Port William from Hannah's viewpoint

In the last few weeks I've read four of Wendell Berry's novels about the Port William Membership. They are all wonderful revelations of character and community, and character in community. But "Hannah Coulter" is the deepest, most intimate, most moving of them all. Like "Jayber Crow" it's a fully realized novel, not a novella, and it's the only one, so far, that's told by a woman. I was especially fascinated by Hannah's view of her role in the farm work--both as the person who manages the household and as her husband's partner in the fields. "Hannah Counter" is also the first and the only (so far) of Berry's novels in which sexual love within marriage is portrayed directly. I have wondered why in previous stories he just skips over the intimacies of marriage; the only sex, even oblique, is between the men of Port William and the women of Hargrave! Now, in "Hannah Coulter," he writes Hannah's and Nathan's desire for each other with aching sweetness. I don't know how Berry imagines his way inside his characters' skins -- especially his women -- but he does that with supreme skill."Hannah Coulter" is his most recent novel and his most subtle and skillful, and perhaps most poetic. I loved it, and if you are a fan of Berry's fiction and/or poetry, you will too!

Music to the senses....

Dear Mr. Berry, I don't know if you will ever see this, but it is the only way I know of letting you know how much your stories mean to me. I read your books with a highlighter, as there are just too many meaningful passages not to be marked and referenced over and over again. You certainly have a gift for words. The melodious nature of your writing is as addicting as is anything else I have ever experienced. The stories you tell and retell about the citizens of Port William, are for me lessons of a sort. For those of us who sometime wonder what love is, what kindness means, and what it means to be part of something greater than self-serving interests, well, you provide an extraordinary example in your wonderful work. Thank you so much, for the pleasure I get when I read what you have written.
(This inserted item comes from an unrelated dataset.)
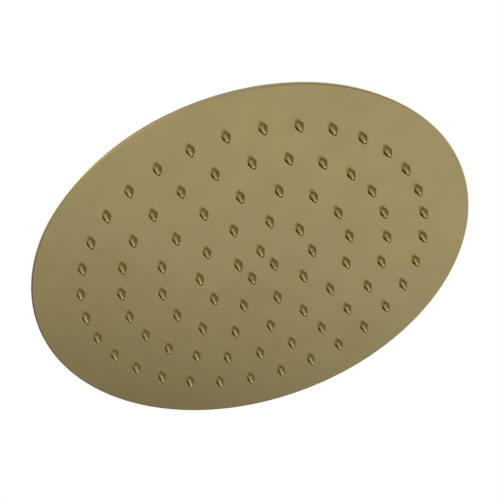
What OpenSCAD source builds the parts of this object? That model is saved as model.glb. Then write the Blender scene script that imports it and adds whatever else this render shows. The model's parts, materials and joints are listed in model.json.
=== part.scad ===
// Round overhead shower head: a slim two-sheet spray disc that hangs on a ball joint.
// +Z is up. The origin is the mouth of the threaded inlet socket, and the disc hangs below it, face down.
// All sizes are in millimetres. Inside the modules, a height over the face counts up from the disc's face,
// and a height over the ball counts up from the ball's centre.

/* [Spray disc] */
// Outside diameter of the spray disc
disc_d = 250; // [204:2:400]
// Height of the rim, from the face to the top of the turned-up edge
rim_h = 2; // [1.8:0.1:4]
// Thickness of the face sheet
face_t = 0.8; // [0.6:0.1:1]
// Radius of the rounded edge between the face and the rim
edge_r = 0.6; // [0.2:0.1:0.8]

/* [Back sheet] */
// Thickness of the back sheet
back_t = 0.8; // [0.6:0.1:1]
// Width of the flat flange that is welded down inside the rim
flange_w = 14; // [6:0.5:20]
// Height of the water chamber's flat top over the face
chamber_h = 6; // [5:0.1:9]
// Width of the pressed slope between the flange and the chamber's top
slope_w = 6; // [3:0.5:10]
// Rise of the centre over the chamber's flat top
centre_rise = 3.5; // [1:0.1:8]
// Radius of the flat top of the raised centre
centre_top_r = 24; // [22:0.5:30]
// Width of the pressed slope around the raised centre
centre_slope_w = 20; // [8:0.5:26]
// Radius of a dimple's flat floor
dimple_floor_r = 2; // [1:0.1:3]
// Radius of a dimple's mouth
dimple_mouth_r = 6.5; // [4:0.1:8]
// Number of dimples in the inner circle
inner_dimples = 8; // [4:1:12]
// Number of dimples in the outer circle
outer_dimples = 16; // [6:1:24]

/* [Nozzles] */
// Radius of the innermost ring of nozzles
first_ring_r = 10.5; // [8:0.5:14]
// Distance from the outermost ring of nozzles to the edge of the water chamber's flat top
chamber_margin = 6.5; // [3:0.5:14]
// Nozzles in the first ring, the innermost
ring_1_count = 4; // [3:1:8]
// Nozzles in the second ring
ring_2_count = 10; // [6:1:20]
// Nozzles in the third ring
ring_3_count = 16; // [8:1:30]
// Nozzles in the fourth ring
ring_4_count = 24; // [10:1:40]
// Nozzles in the fifth ring, the outermost
ring_5_count = 32; // [12:1:50]
// How far a nozzle stands out of the face
nozzle_h = 4.6; // [3:0.1:7]
// Diameter of a nozzle's foot
nozzle_foot_d = 4.9; // [4.2:0.1:5.5]
// Height of the upright edge of a nozzle's foot
nozzle_foot_h = 0.25; // [0.1:0.05:0.8]
// Diameter of a nozzle's tip
nozzle_tip_d = 2.1; // [1.8:0.1:3]
// Rounding of the edge of the tip
nozzle_tip_round = 0.25; // [0.1:0.05:0.35]
// Diameter of the jet hole in a nozzle's tip
jet_d = 0.9; // [0.5:0.1:1]
// Length of the jet hole
jet_l = 0.9; // [0.5:0.1:1.5]
// Diameter of the water channel in a nozzle
channel_d = 1.5; // [1.2:0.1:1.6]
// Diameter of the waist that fills the hole in the face sheet
waist_d = 3.2; // [2.6:0.1:3.6]
// Diameter of the barb that holds a nozzle behind the sheet
barb_d = 4.5; // [4:0.1:5]
// Height of the barb
barb_h = 1.8; // [1:0.1:2.2]

/* [Ball joint] */
// Diameter of the ball
ball_d = 20; // [19:0.5:22]
// Diameter of the stem between the ball and the socket
stem_d = 13; // [12:0.5:14]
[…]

Port William past and future

Wendell Berry has continued the story of the people of Port William and their common sense, appreciation of the meaning and fullness of community, and wiseness about their place in the world. The story is told through Hannah Coulter's eyes as she looks back on her life in the arms of that community. People in Port William don't live in fear. "It was getting on toward dark, but I could see the car well enough, and I didn't recognize it. I hesitated a minute. The country is full of strangers now, and you hear tales. There are , no doubt about it, some people who would knock an old woman in the head more or less on speculation. But I thought "What of it?" and went on out." Hannah's accounts of the two loves of her life and the deepness and fullness of that love are the best descriptions of mature, lasting love that I have ever read. Hannah looks to the future of Port William with some sadness as the lines of generations of farmers have been broken. This is reflected in the paths chosen by her own children. "But did we tell the stories right? It was lovely, the telling and the listening, usually the last thing before bedtime. But did we tell the stories in such a way as to suggest that we had needed a better chance or a better life or a better place than we had? I don't know, but I have had to ask. Suppose your stories, instead of mourning and rejoicing over the past, say that everything should have been different. Suppose you encourage or even just allow your children to believe that their parents ought to have been different people, with a better chance, born in a better place. Or suppose the stories you tell them allow them to believe, when they hear it from other people, that farming people are inferior and need to improve themselves by leaving the farm. Doesn't that finally unmake everything that has been made? Isn't that the loose thread that unravels the whole garment? And how are you ever to know where the thread breaks, and when the tug begins?" Wendell Berry's writing is a gift and I am deeply grateful.

Best book by Berry, best book in America - 2005

This novel is superb. Oh, so Berry may not create hyper plots but then such plots usually numb more than they inspire. He writes from a deep well focusing on place, person, and love. Not love in some sappy, sentimental sense, but love rooted in knowledge. The prose is luminous. It's like Berry found a way to turn his poetry into a novel. This is a deep reading experience. You'll overhear the story of a woman who lost her mother, than her first husband, but found a place in which to make a world, a kind of new world, almost a new Jerusalem (it is sacred ground in the best, ordinary sense).